I've never encountered T. flava in the hobby, but that doesn't mean that it isn't out there somewhere. Of the Lake Bermin Tilapia, T. snyderae is the most commonly found species in the hobby.

Good luck!

Randall Kohn


----------



## cornbread_5 (Oct 2, 2007)

yes i have T. snyderae and for the most commonly found species that tilipia is hard to come by , i have been able to get it on to occasions, the first time from mainly cichlids all the way in cali and the second time the current pair i got on sunday from an auction. As far as tilipia flava u can not find no info on it on the internet , i have Anton Lamboj book that is the only reason i have some info about the fish and know what it looks like, what other articles of the species u have found so i can see. I have a couple of vendors online had it on there stock list but are all out now and have been for a while


----------



## Randall (Jul 2, 2003)

If memory serves, Claudia Dickinson wrote an article concerning the Lake Bermin Tilapia that was published in the January 2007 issue of "Cichlid News" magazine. One of the references cited in her article was George Barlow's book, "The Cichlid Fishes: Nature's Grand Experiment in Evolution."

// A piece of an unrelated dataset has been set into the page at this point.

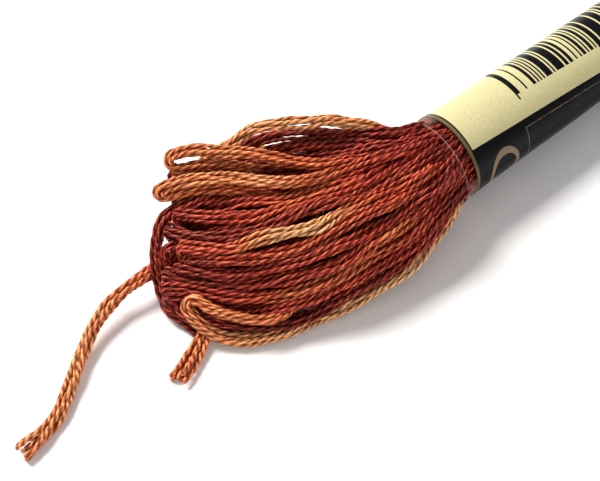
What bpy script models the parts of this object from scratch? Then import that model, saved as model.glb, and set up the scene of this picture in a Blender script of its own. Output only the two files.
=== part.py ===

I'm suprised to learn that Tilapia snyderae is hard to come by. Members of the North Jersey Aquarium Society produced so many that they couldn't get rid of them. My LFR in New Jersey, for one, has had a tank full of this species for the past two years.

Randall Kohn


----------



## cornbread_5 (Oct 2, 2007)

yeah i had six the first time and they were aggressive , i mean they would pair up and not breed, i do not know why i could not get them to breed, also i had zillii and my lfs store got them breeding like rabbits and mine would lay eyes but no fry so maybe it is me or something, i was able to breed hemchromis elgonatus and have so much fry i do not know what to do with it. but in anton book that is the best looking tilipia to me


----------



## duaneS (Aug 31, 2006)

Same with T. bythobates here in Milwaukee, after mine spawned and were given away, fry were everywhere, and we couldn't give them away.


----------



## cornbread_5 (Oct 2, 2007)

hey well u got anymore T. bythobates i will take some , and bythobates is very similar to zillii and syndare hard to tell apart especially from syndare , the only difference i know is that one gets bigger then the other


----------



## duaneS (Aug 31, 2006)

I don't have anymore, but, there may be some some in the LFSs, I'll check next time I pass thru.
And you're right, at the same size, I can't tell bytho from snyd. 
My bythos grew to @ 7" though, which I think is much larger than the snyd get.
Couple old phone shots.
















You may want to try putting a want ad in gcca.net, I took a bunch to their auction in Chicago last year.


----------



## cornbread_5 (Oct 2, 2007)

are they as aggressive as syndares


----------



## cornbread_5 (Oct 2, 2007)

here is a pic of the tilipia flava


----------



## duaneS (Aug 31, 2006)

The bythos weren't bad when not spawning, but just after courtship they had a pair of 9"-10" Etroplus suratensus pinned in opposite corners of the tank. And after a later spawn in another 100 gal tank, they were able to raise a number of fry to "on their own" size among much larger cichlids.
By the way, the flava in the pics above look very similar to "non" dominant bythos. I found when kept in a group the bythos were fairly bland in color, but as a pair with different species, or a pair on their own, they colored up nicely.


----------